[Aim of the task]:
Copy only this: the line containing "# Driving dimensions", the line containing "for node in", and every line between them, exactly as written.

── Dataset section

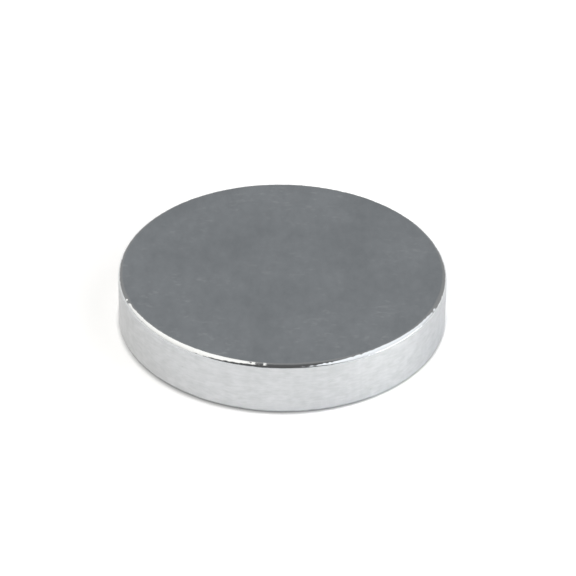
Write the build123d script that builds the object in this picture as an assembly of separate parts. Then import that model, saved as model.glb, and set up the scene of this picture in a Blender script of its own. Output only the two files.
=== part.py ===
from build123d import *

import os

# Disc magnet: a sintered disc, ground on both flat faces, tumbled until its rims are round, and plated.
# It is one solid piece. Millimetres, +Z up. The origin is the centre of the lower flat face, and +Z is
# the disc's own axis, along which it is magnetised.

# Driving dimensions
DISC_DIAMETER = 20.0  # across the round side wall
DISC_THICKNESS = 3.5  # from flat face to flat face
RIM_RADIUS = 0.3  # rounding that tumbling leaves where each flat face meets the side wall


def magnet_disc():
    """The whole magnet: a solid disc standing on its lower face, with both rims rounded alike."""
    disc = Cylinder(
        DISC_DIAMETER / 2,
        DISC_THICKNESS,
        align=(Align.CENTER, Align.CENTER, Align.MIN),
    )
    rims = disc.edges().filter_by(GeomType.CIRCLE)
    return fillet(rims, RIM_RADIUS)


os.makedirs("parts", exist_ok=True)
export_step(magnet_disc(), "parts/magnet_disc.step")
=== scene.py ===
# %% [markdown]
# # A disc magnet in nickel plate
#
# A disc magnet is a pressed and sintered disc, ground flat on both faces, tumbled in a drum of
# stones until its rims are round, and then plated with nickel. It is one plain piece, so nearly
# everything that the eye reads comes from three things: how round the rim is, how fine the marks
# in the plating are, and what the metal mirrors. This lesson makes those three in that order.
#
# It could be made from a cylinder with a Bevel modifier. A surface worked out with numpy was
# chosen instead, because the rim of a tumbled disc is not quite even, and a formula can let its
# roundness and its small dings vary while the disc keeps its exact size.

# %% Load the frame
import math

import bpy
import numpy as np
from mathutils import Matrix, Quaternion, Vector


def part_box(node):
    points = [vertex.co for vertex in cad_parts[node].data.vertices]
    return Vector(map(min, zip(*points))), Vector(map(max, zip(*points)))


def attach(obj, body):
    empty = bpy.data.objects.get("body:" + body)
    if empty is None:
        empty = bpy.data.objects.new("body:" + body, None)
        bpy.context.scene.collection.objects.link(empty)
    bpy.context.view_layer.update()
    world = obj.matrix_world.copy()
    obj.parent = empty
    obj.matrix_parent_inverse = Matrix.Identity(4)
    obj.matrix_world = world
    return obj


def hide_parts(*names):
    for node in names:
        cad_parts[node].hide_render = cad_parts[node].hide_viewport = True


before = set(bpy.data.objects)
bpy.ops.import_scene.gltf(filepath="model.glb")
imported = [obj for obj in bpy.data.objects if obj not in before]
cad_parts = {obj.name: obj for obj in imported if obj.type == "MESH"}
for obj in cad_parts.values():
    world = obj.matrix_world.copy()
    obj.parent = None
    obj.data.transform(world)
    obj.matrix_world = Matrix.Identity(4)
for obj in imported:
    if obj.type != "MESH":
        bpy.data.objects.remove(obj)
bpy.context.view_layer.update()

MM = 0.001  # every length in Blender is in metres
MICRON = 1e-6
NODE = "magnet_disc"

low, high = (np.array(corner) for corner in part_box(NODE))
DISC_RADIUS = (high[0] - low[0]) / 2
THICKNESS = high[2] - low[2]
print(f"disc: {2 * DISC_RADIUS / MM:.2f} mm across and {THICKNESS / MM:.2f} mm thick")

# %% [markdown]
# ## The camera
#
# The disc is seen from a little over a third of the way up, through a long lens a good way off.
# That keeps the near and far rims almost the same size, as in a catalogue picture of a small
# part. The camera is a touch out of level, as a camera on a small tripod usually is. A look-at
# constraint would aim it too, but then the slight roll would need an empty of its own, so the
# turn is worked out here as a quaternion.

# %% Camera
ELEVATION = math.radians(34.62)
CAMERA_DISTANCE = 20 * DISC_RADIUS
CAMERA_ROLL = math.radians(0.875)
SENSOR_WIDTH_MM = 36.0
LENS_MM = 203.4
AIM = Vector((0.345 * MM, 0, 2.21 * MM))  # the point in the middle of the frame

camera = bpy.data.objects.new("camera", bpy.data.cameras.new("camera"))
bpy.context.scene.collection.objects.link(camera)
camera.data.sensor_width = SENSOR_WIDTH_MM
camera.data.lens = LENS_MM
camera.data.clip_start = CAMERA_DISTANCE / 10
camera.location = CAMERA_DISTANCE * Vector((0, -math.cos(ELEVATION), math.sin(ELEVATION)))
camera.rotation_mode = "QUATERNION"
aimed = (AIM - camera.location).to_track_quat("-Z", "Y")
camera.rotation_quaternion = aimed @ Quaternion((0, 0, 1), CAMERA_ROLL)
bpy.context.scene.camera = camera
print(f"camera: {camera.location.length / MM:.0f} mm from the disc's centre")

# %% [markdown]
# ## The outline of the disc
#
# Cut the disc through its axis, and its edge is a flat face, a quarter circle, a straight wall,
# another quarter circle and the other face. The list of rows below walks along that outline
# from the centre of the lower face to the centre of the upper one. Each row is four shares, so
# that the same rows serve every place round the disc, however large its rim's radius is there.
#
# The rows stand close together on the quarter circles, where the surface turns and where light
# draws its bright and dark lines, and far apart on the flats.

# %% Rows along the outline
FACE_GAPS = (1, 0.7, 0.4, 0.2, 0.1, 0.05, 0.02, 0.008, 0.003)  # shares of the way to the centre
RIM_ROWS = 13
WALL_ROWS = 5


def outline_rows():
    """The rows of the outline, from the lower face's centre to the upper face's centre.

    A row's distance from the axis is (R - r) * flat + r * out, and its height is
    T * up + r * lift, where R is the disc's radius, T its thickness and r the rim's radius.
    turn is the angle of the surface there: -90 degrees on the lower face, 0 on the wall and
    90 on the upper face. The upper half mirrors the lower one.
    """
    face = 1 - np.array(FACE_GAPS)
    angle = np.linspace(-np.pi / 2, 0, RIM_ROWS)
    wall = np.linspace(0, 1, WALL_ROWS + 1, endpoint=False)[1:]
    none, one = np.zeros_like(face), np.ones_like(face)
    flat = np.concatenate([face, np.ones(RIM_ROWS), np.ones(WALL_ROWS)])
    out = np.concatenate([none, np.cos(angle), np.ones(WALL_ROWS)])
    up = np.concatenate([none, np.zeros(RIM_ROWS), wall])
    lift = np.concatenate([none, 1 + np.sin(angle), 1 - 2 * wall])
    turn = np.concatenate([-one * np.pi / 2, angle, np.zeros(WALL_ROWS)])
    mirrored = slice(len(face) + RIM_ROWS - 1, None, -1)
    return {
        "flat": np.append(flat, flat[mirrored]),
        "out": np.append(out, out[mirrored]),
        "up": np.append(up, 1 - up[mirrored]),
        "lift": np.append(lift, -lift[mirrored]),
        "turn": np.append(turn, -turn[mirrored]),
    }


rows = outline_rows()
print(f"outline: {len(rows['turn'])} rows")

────

[Exercise answer]:
# Driving dimensions
DISC_DIAMETER = 20.0  # across the round side wall
DISC_THICKNESS = 3.5  # from flat face to flat face
RIM_RADIUS = 0.3  # rounding that tumbling leaves where each flat face meets the side wall


def magnet_disc():
    """The whole magnet: a solid disc standing on its lower face, with both rims rounded alike."""
    disc = Cylinder(
        DISC_DIAMETER / 2,
        DISC_THICKNESS,
        align=(Align.CENTER, Align.CENTER, Align.MIN),
    )
    rims = disc.edges().filter_by(GeomType.CIRCLE)
    return fillet(rims, RIM_RADIUS)


os.makedirs("parts", exist_ok=True)
export_step(magnet_disc(), "parts/magnet_disc.step")
=== scene.py ===
# %% [markdown]
# # A disc magnet in nickel plate
#
# A disc magnet is a pressed and sintered disc, ground flat on both faces, tumbled in a drum of
# stones until its rims are round, and then plated with nickel. It is one plain piece, so nearly
# everything that the eye reads comes from three things: how round the rim is, how fine the marks
# in the plating are, and what the metal mirrors. This lesson makes those three in that order.
#
# It could be made from a cylinder with a Bevel modifier. A surface worked out with numpy was
# chosen instead, because the rim of a tumbled disc is not quite even, and a formula can let its
# roundness and its small dings vary while the disc keeps its exact size.

# %% Load the frame
import math

import bpy
import numpy as np
from mathutils import Matrix, Quaternion, Vector


def part_box(node):
    points = [vertex.co for vertex in cad_parts[node].data.vertices]
    return Vector(map(min, zip(*points))), Vector(map(max, zip(*points)))


def attach(obj, body):
    empty = bpy.data.objects.get("body:" + body)
    if empty is None:
        empty = bpy.data.objects.new("body:" + body, None)
        bpy.context.scene.collection.objects.link(empty)
    bpy.context.view_layer.update()
    world = obj.matrix_world.copy()
    obj.parent = empty
    obj.matrix_parent_inverse = Matrix.Identity(4)
    obj.matrix_world = world
    return obj


def hide_parts(*names):
    for node in names:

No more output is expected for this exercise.